Given instruction — Begin at the first line below and copy each line exactly, ending with the line where "eight push-in pads." appears.

Data excerpt —
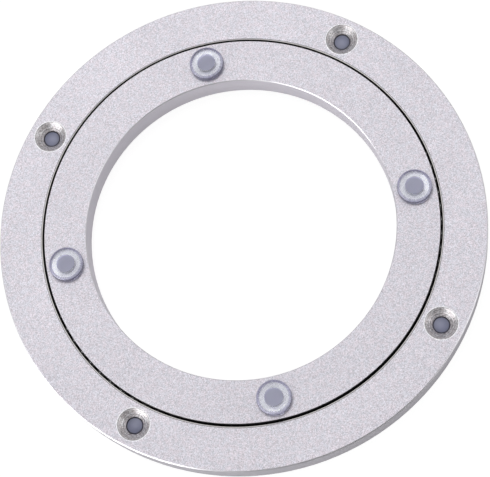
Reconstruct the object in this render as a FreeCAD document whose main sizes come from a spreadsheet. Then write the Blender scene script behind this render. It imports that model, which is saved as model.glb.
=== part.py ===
"""Aluminium lazy susan turntable bearing: two rings, one row of balls between them, and eight push-in pads.

The outer ring is the fixed one. It stands on four clear pads, and its four holes are countersunk from above.
The inner ring turns inside it on a full row of steel balls. It carries four clear pads for a tray or a glass
plate, and its four holes are countersunk from below. The balls go in through a radial bore in the outer ring,
which a dog-point set screw closes. Row frame: +Z up along the turning axis, origin on the surface that the
lower pads stand on. Lengths are in millimetres and angles in degrees.
"""

import FreeCAD, Part  # noqa: E401  this order matters
import math
import os

import Sketcher

DIMENSIONS = {
    # rings
    "outer_radius": 70.0,  # outside of the outer ring
    "bore_radius": 44.5,  # open middle of the inner ring
    "ring_height": 8.0,  # each ring alone
    "ring_offset": 0.5,  # how much higher the inner ring sits
    "slot_width": 0.55,  # free gap between the rings, measured radially
    "rim_chamfer": 0.3,  # outer edges of the outer ring
    "bore_chamfer": 0.2,  # edges of the open middle
    "outer_slot_chamfer": 0.3,  # the outer ring's edges along the gap, measured across the face
    "outer_slot_drop": 0.11,  # the same edges, measured down the gap
    "inner_slot_chamfer": 0.12,  # the inner ring's edges along the gap
    # ball race
    "race_radius": 57.1,  # circle through the balls' centres
    "ball_radius": 2.0,
    "ball_count": 88,
    "race_clearance": 0.05,  # between a ball and the groove round it
    # screw holes, the same in both rings
    "outer_hole_circle": 63.5,  # radius of the circle through the outer ring's holes
    "inner_hole_circle": 50.75,
    "hole_count": 4,
    "hole_radius": 2.5,
    "countersink_radius": 4.55,
    "countersink_depth": 2.05,
    "outer_hole_turn": 45.0,  # angle of the first hole from +X
    "inner_hole_turn": -6.0,
    # push-in pads
    "pad_radius": 5.0,
    "pad_height": 2.0,
    "pad_edge_round": 0.9,
    "stem_length": 5.8,
    "stem_tip_chamfer": 0.45,
    # ball filling bore and its set screw
    "filler_turn": 45.0,  # angle of the bore from the first screw hole
    "filler_pilot_radius": 2.1,
    "filler_step": 61.0,  # distance from the turning axis to the step in the bore
    "filler_mouth_chamfer": 0.4,
    "plug_radius": 2.5,
    "plug_point_radius": 2.0,
    "plug_tip": 59.35,  # distance from the turning axis to the screw's inner end
    "plug_shoulder": 61.2,  # where the point ends and the thread starts
    "plug_head": 69.4,  # distance from the turning axis to the screw's outer end
    "plug_chamfer": 0.35,
    "socket_radius": 1.44,  # corner radius of the 2.5 mm hexagon socket
    "socket_depth": 2.6,
}
BALLS_PER_GROUP = 4
GROOVE_REACH = 1.0  # how far a cutting profile runs past the face it opens


class Size:
    """A length that carries its value and the spreadsheet expression that gives it."""

    def __init__(self, value, text):
        self.value = float(value)
        self.text = text

    def joined(self, sign, other):
        other = other if isinstance(other, Size) else Size(other, repr(float(other)))
        value = self.value + other.value if sign == "+" else self.value - other.value
        return Size(value, f"({self.text} {sign} {other.text})")

    def __add__(self, other):
        return self.joined("+", other)

    def __sub__(self, other):
        return self.joined("-", other)

    def __mul__(self, factor):
        return Size(self.value * factor, f"({self.text} * {factor!r})")


ZERO = Size(0.0, "")


def make_sheet(doc):
    """The driving dimensions, one aliased cell each."""
    sheet = doc.addObject("Spreadsheet::Sheet", "Dimensions")
    for row, (alias, value) in enumerate(DIMENSIONS.items(), 1):
        sheet.set(f"A{row}", alias)
        sheet.set(f"B{row}", str(value))
        sheet.setAlias(f"B{row}", alias)
    doc.recompute()
    return sheet


def cell(alias):
    return Size(DIMENSIONS[alias], f"Dimensions.{alias}")


def origin_feature(body, role):
    return next(f for f in body.Origin.OriginFeatures if f.Role == role)


def make_sketch(body, name, role, lift=ZERO, turn=ZERO):
    """An empty sketch on one of the body's origin planes, raised by lift and turned about its normal."""
    sketch = body.newObject("Sketcher::SketchObject", name)
    sketch.AttachmentSupport = (origin_feature(body, role), [""])
    sketch.MapMode = "FlatFace"
    if lift is not ZERO:
        sketch.setExpression("AttachmentOffset.Base.z", lift.text)
    if turn is not ZERO:
        sketch.setExpression("AttachmentOffset.Rotation.Angle", f"{turn.text} * 1deg")
    return sketch


def bind(sketch, kind, geometry, point, size, name):
    """Fixes one coordinate of a point to a size from the sheet."""
    if size is ZERO:
        axis = -2 if kind == "DistanceX" else -1
        sketch.addConstraint(Sketcher.Constraint("PointOnObject", geometry, point, axis))
        return
    index = sketch.addConstraint(Sketcher.Constraint(kind, -1, 1, geometry, point, size.value))
    sketch.renameConstraint(index, name)
    sketch.setExpression(f"Constraints.{name}", size.text)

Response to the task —
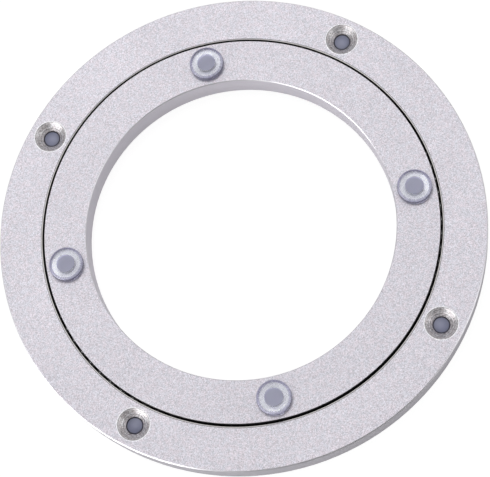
Reconstruct the object in this render as a FreeCAD document whose main sizes come from a spreadsheet. Then write the Blender scene script behind this render. It imports that model, which is saved as model.glb.
=== part.py ===
"""Aluminium lazy susan turntable bearing: two rings, one row of balls between them, and eight push-in pads.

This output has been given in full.